The following pair received entry from the doubles qualifying draw:
- FRA Benoît Paire / USA Jackson Withrow

===Withdrawals===
- Before the tournament
- COL Juan Sebastián Cabal / COL Robert Farah → replaced by FRA Fabrice Martin / AUS Max Purcell
- NED Wesley Koolhof / NED Jean-Julien Rojer → replaced by BUL Grigor Dimitrov / USA Tommy Paul
- POL Łukasz Kubot / BRA Marcelo Melo → replaced by NZL Marcus Daniell / BRA Marcelo Melo
- CRO Nikola Mektić / CRO Mate Pavić → replaced by ESA Marcelo Arévalo / NED Matwé Middelkoop
- GBR Jamie Murray / BRA Bruno Soares → replaced by USA Sebastian Korda / ITA Jannik Sinner
- USA Rajeev Ram / GBR Joe Salisbury → replaced by KAZ Alexander Bublik / KAZ Andrey Golubev

==Women's invitational==
Between 2011 and 2019, the Citi Open hosted conjoining men and women tournaments. However, amid the COVID-19 pandemic in 2020, the Women's Tennis Association (WTA) revoked its sanction of the Citi Open for the year's tour and added two events to its provisional calendar instead: the Top Seed Open in Lexington, Kentucky and the Prague Open. After the Citi Open returned in 2021 from the event's eventual cancellation in the prior year, the WTA stayed its revocation of the event's sanction, so the women's tournament did not return as many women's players had scheduling conflicts with the 2020 Summer Olympics. In its place, event officials created the inaugural women's invitational as a three-day exhibition during the US Open Series. Coco Gauff, Jessica Pegula, and Jennifer Brady were the three original headliners, though Brady was later replaced by Victoria Azarenka.

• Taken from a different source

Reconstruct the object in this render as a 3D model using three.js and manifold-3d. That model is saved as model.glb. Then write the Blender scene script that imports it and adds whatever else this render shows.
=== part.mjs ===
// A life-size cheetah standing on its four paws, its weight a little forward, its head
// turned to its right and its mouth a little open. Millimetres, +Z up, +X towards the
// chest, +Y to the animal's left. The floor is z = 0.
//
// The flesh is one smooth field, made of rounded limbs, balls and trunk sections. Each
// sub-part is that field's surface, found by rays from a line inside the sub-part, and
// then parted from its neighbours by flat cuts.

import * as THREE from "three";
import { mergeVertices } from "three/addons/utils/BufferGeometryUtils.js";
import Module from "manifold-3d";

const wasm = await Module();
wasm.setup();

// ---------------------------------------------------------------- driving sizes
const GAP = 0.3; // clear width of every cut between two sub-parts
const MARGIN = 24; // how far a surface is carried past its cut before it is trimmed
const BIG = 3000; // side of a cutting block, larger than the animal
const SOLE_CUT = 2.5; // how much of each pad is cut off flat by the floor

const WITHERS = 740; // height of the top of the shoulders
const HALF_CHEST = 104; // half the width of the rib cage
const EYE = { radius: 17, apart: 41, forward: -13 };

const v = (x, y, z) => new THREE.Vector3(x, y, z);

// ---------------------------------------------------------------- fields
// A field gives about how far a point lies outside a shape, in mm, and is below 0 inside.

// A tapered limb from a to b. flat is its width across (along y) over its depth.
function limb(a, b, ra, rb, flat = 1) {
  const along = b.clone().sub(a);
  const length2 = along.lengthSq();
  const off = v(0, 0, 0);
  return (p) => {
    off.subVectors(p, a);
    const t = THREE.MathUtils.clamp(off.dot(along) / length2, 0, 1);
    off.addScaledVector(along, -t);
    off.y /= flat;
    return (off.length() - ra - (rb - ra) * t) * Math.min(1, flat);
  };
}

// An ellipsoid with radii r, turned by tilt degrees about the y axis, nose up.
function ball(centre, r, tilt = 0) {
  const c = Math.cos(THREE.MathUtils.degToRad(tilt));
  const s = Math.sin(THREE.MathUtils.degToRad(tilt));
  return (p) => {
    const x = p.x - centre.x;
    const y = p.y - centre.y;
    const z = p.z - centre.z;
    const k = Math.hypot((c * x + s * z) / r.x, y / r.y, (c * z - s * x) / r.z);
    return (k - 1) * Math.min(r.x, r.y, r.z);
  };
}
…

The players played in a round-robin format; the winner of each pair in their first matches would then play each other in the final match. The games were played in a best-of-three set format with regular scoring and a 10-point "super tiebreak" to decide the third set. The player with the best record would be crowned the champion and in the case of a tie, the winner would be decided by the player who won the most sets or games. Because the tournament was not sanctioned by the WTA, the players would not accrue or lose any points. The prize money for the inaugural champion was set at $25,000. On August 5, Gauff defeated Azarenka in the first match, 6–3, 6–1. Azarenka was scheduled to play Pegula the following day, after Brady withdrew from the tournament, to decide the final match, but Azarenka herself later withdrew from the invitational after suffering an ankle injury. On August 7, Pegula defeated Gauff in the final match, 4–6, 7–5, [10-8], to win the invitational.